What to produce: Begin at the first line below and copy each line exactly, ending with the line where "resting on z = 0." appears.

Supplied information:
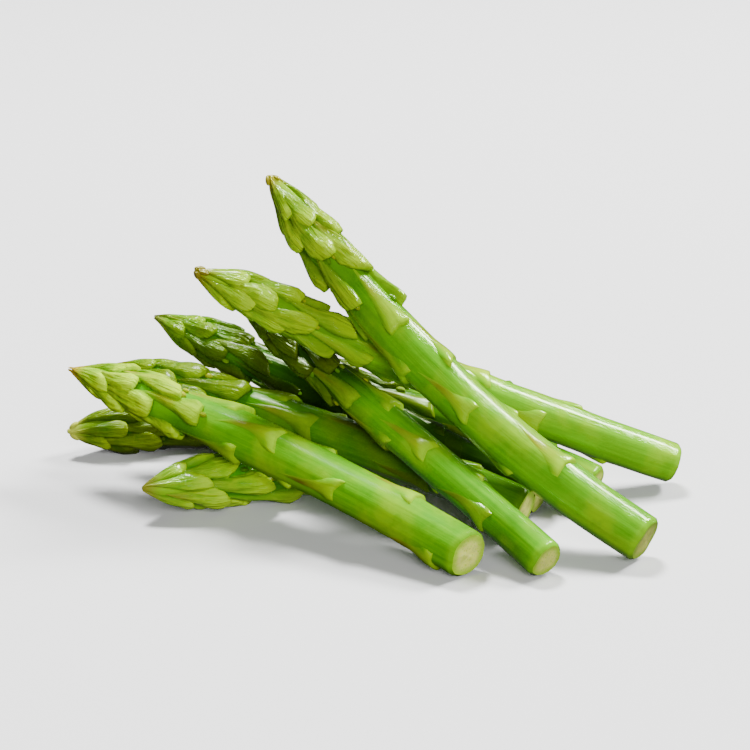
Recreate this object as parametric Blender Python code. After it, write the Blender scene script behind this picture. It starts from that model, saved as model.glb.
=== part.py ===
"""A loose pile of nine trimmed asparagus spears, in metres, +Z up, resting on z = 0.

Each spear is one solid: a core that follows a curved axis, with its scale leaves
(bracts) fused on. Lengths are millimetres until a mesh is made.
"""

import math

import bmesh
import bpy
import numpy as np

MM = 0.001

# Axis of each spear (tip, middle, butt), stem and head radius, length of the pointed end,
# slant of the cut, turn of the first bract in degrees, and the way the bracts wind
SPEARS = {
    "spear_front": ((-91, 15, 33.5), (-29.5, -22, 22.7), (29, -62.5, 6.4), 7.1, 8.3, 35, 2.8, 155, 1),
    "spear_second": ((-79.5, 25.5, 31), (-14.5, -5, 21.2), (46, -34, 8), 6.3, 7.7, 31, 1, 157, -1),
    "spear_middle": ((-39.5, 23, 53), (6.5, -20.5, 29), (50, -63, 4.9), 5.5, 6.6, 31, 1.6, 29, 1),
    "spear_crossing": ((-50, -9, 72.5), (21, -4, 38.2), (94.5, 3, 7), 6.1, 7.3, 24, 1, 163, -1),
    "spear_top": ((-29, 9, 96.5), (21.5, -23, 43.6), (79, -52.5, 6.3), 6.9, 7.9, 31, 2.2, 217, -1),
    "spear_back": ((-67.5, 36, 43.5), (-6.5, 6.5, 25), (51.5, -21.5, 6.8), 6.2, 7.6, 31, 1, 65, 1),
    "spear_low_front": ((-66.5, -22.5, 9.9), (-5, 1, 6.9), (59, 17.5, 6.5), 6.7, 8.6, 24, 1, 5, 1),
    "spear_low_left": ((-96, 27, 8.3), (-24, 44, 6.6), (49, 62, 6.3), 6.5, 8.2, 22, 1, 130, -1),
    "spear_inner": ((-33, 34.5, 33), (19.5, 8.5, 20.6), (68.5, -15.5, 8), 5.6, 6.3, 31, 1, 215, 1),
}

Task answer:
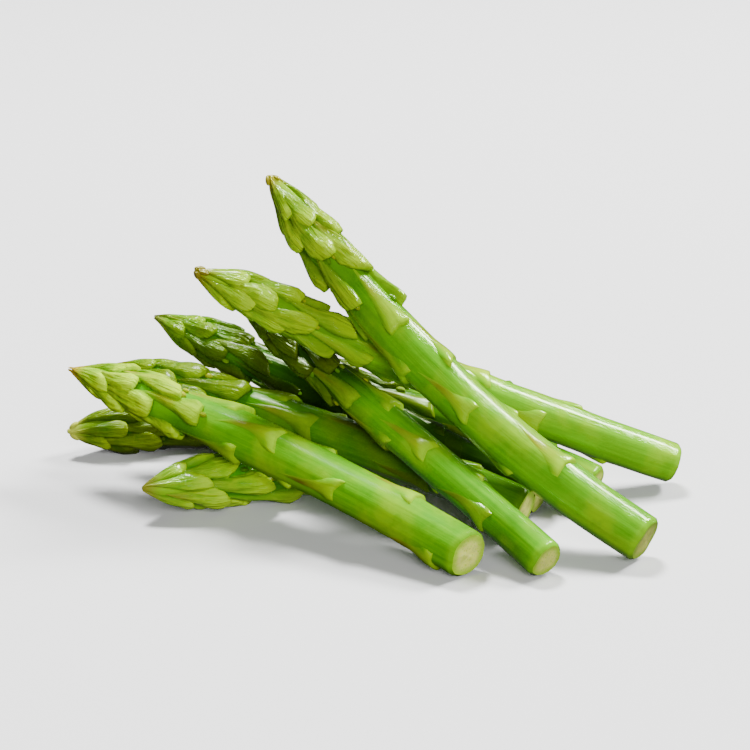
Recreate this object as parametric Blender Python code. After it, write the Blender scene script behind this picture. It starts from that model, saved as model.glb.
=== part.py ===
"""A loose pile of nine trimmed asparagus spears, in metres, +Z up, resting on z = 0.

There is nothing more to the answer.